The international context is changing too. Whereas a couple of months ago the expectation was for the US Federal Reserve to make several more quarter-point increases in rates, now some wise observers, such as the Bank Credit Analyst team in Montreal, think there may be only one more rise this cycle.
Meanwhile in Europe we have the Germans openly pleading for the European Central Bank to cut rates by half a point to 1.5 per cent, a view endorsed by the chief economist at the OECD.
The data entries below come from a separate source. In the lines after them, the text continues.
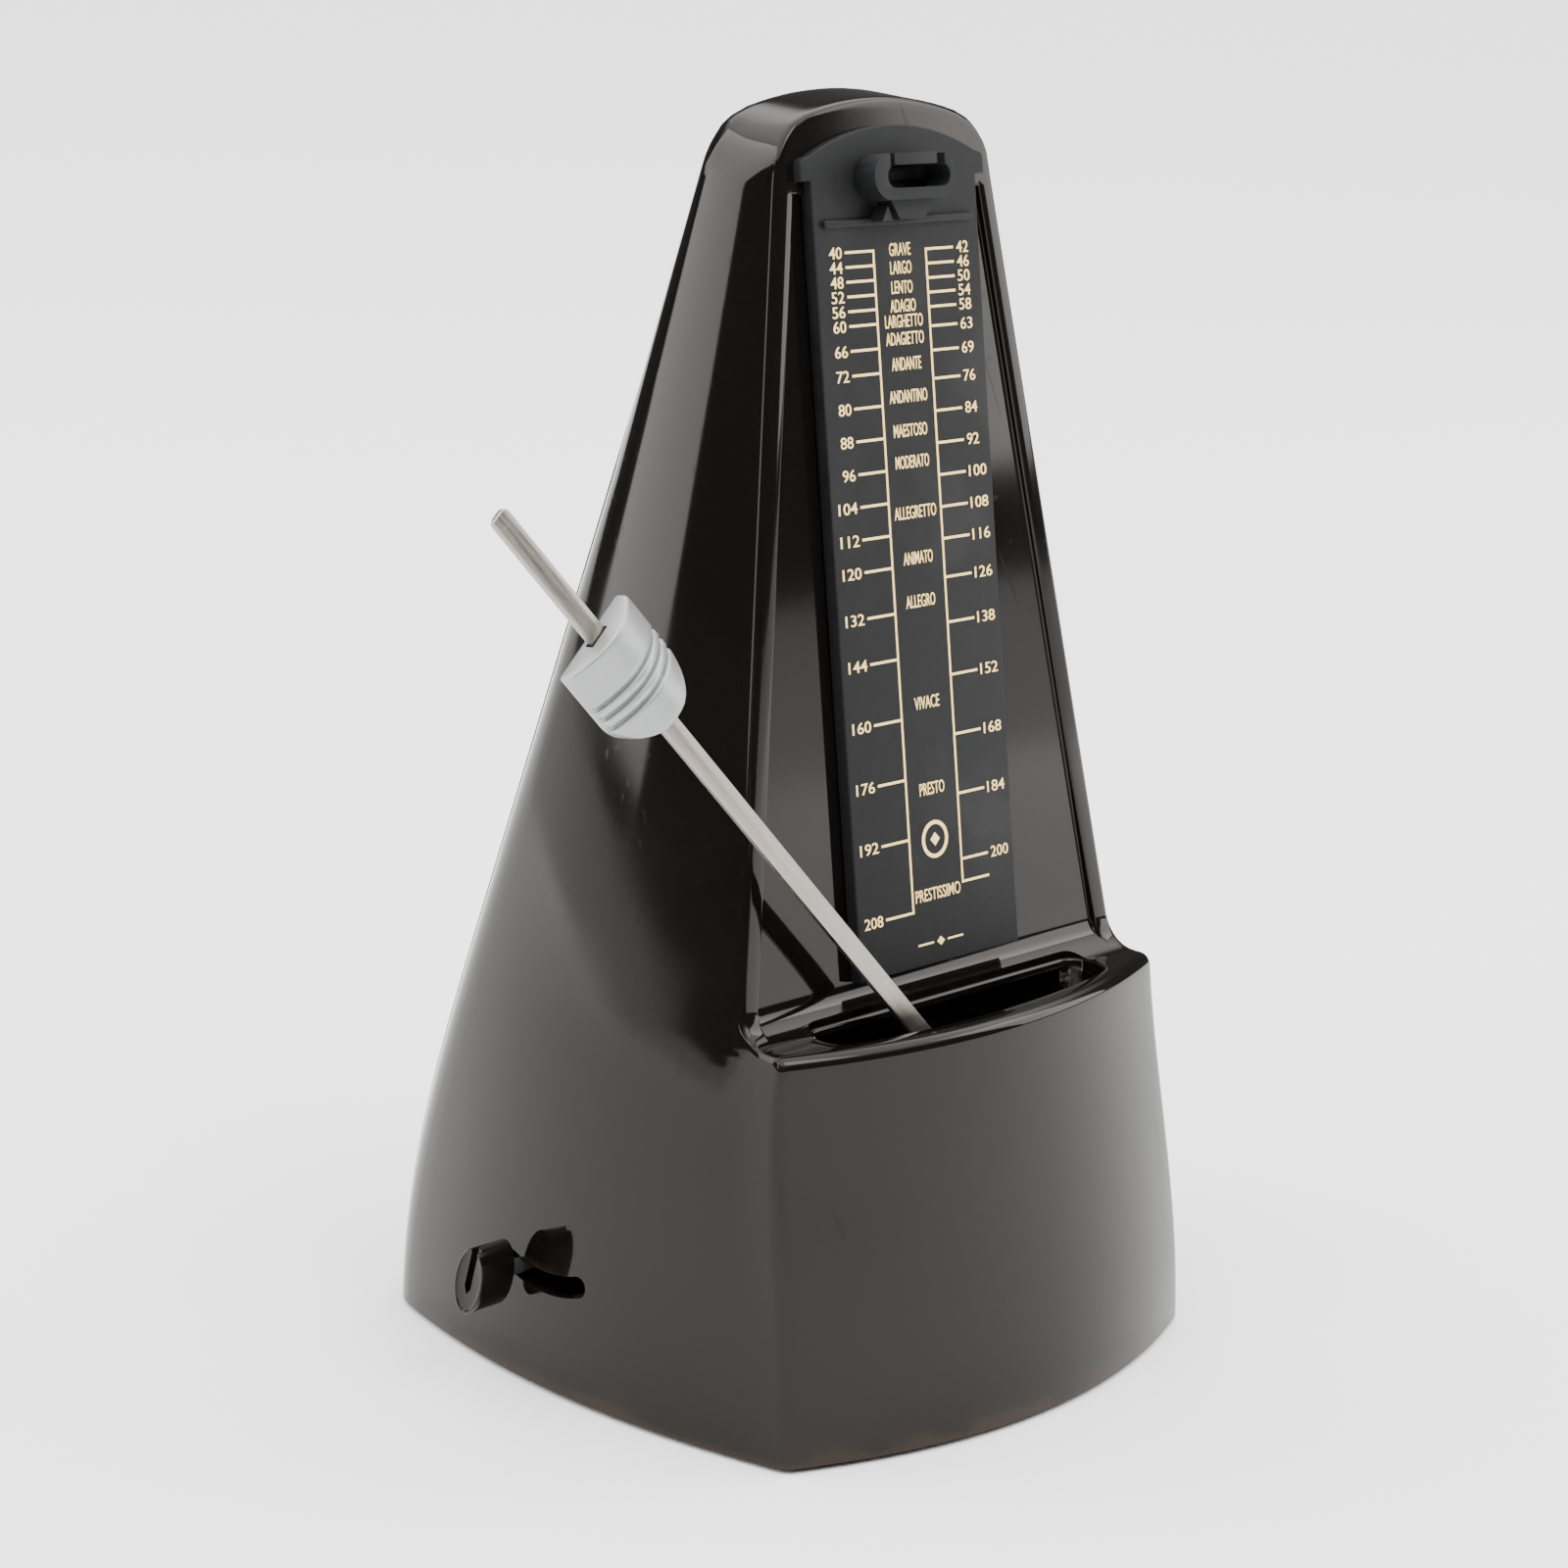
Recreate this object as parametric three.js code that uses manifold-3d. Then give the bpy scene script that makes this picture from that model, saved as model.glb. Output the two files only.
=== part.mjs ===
// Pyramid metronome with a clockwork movement, built as separate pieces.
// Millimetres, +Z up, the scale faces -Y. The origin is on the floor, under the middle of the base.
import * as THREE from "three";
import Module from "manifold-3d";
import { mergeVertices } from "three/addons/utils/BufferGeometryUtils.js";

const wasm = await Module();
wasm.setup();

// ---------------------------------------------------------------- driving dimensions
const GAP = 0.3; // between pieces that touch
const RUNNING = 0.3; // radial, between a shaft and its hole

// Case: half widths and edges at the base, at the shoulder where the flanks turn straight, and at the top
const HEIGHT = 210;
const STAND = 1; // the feet hold the case this far off the floor
const SHOULDER_Z = 66;
const SHELF_Z = 65.6;
const BASE_HALF = 48.7;
const SHOULDER_HALF = 44.9;
const TOP_HALF = 22.8;
const BASE_FRONT = 48.2;
const SHELF_FRONT = 40.6;
const BASE_REAR = 48.4;
const SHOULDER_REAR = 35.8;
const TOP_REAR = 2.3;
const FRONT_BOW_BASE = 12;
const FRONT_BOW_SHELF = 9;
const SIDE_BOW_BASE = 7.5;
const SIDE_BOW_TOP = 0.8;
const FRONT_CORNER = 2.6;
const REAR_CORNER = 7;
const WALL = 2.2;
const ROOF_RADIUS = 67;
const ROOF_SHOULDER = 0.7; // the arch turns down beyond this share of the top's half width
const ROOF_EDGE_DROP = 0.0066;
const ROOF_RISE = 0.08; // the roof climbs towards the rear by this slope
const ROOF_REAR_ROUND = 6;
const COVE = 6;

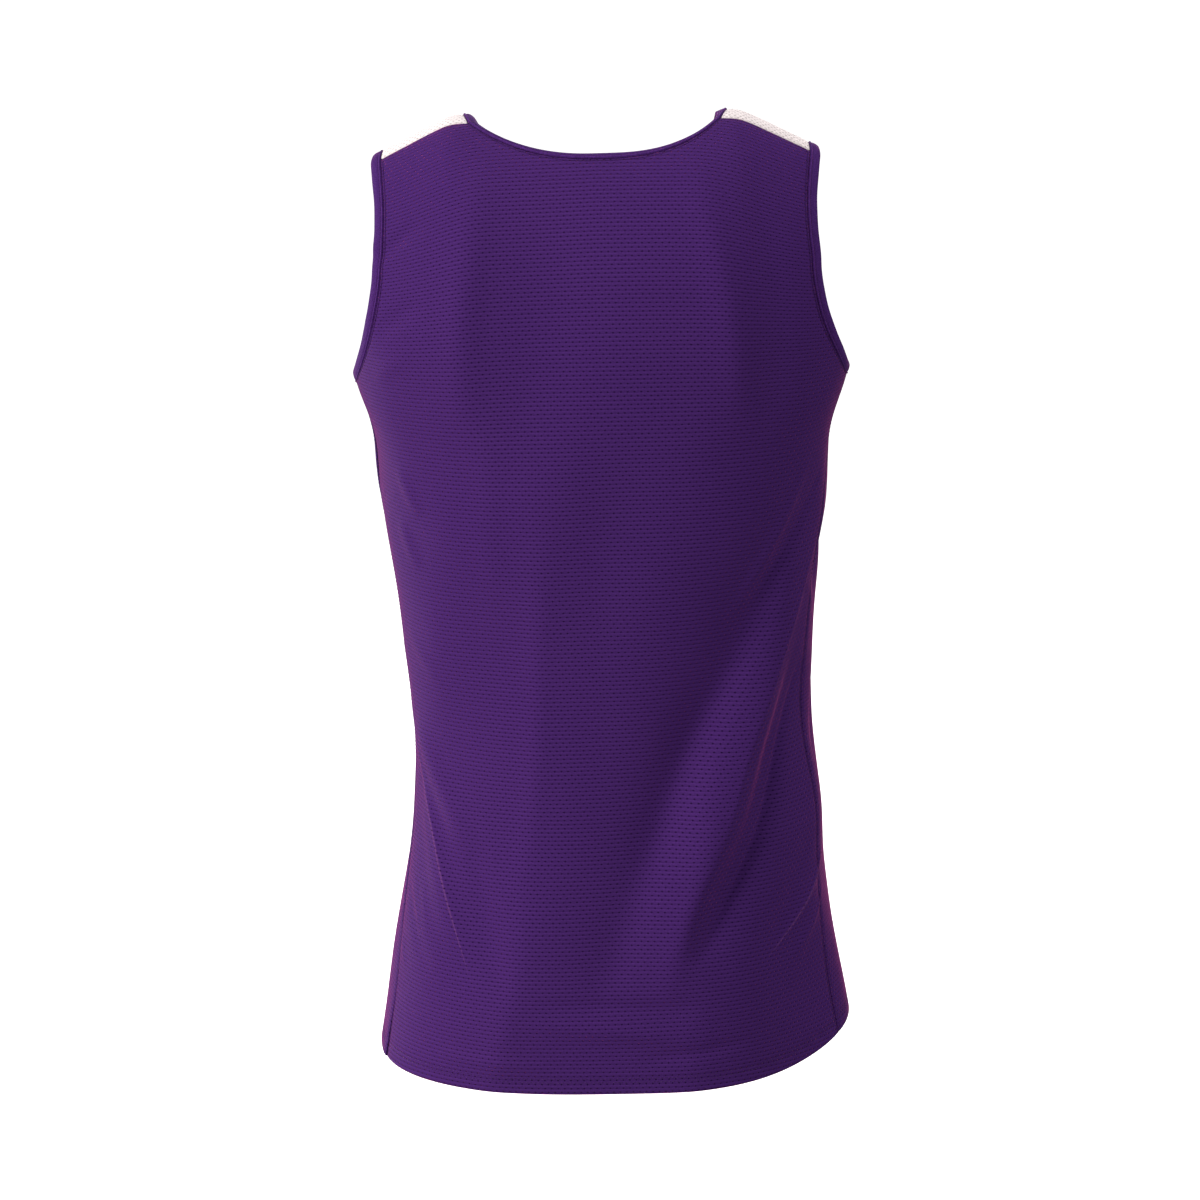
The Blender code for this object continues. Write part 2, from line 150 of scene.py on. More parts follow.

The ECB can argue that the fall in the euro in the past few days has in effect loosened policy enough and the decline is certainly very helpful to eurozone exporters. If the Northern League in Italy keeps up the pressure in calling for a return of the lira, then the euro is likely to fall even further. So, Northern Leaguers, you know your patriotic duty. But given the really quite dire situation in the eurozone I doubt that these efforts to talk down the euro will be sufficient and the ECB will indeed be forced into a cut before the end of the year.
So the global context for a cut could be compelling. It would certainly fit in with this context for the Bank to lead the next interest rate cycle by going first into the turn.
What should we be looking for, to tell us to expect a cut by October? First, there is that PMI number: two further falls would be a clear signal. Second, there is the UK housing market: actual falling prices through the summer (as opposed to stable prices) would be another.
Third, any modest decline in employment (or, though it is a lagging indicator, a significant rise in unemployment) would permit a fall because it would show reducing pressure in the labour market. Next, a significant rise in sterling: we really don't want that and it may well happen if the euro really bombs. And finally, a clear indication from the Fed that rates would not rise further, and/or of course a cut by the ECB.
The chances of enough of these happening before the autumn is out? My judgement is that it must be odds on. And you want a month for that first cut? OK, since you asked: October.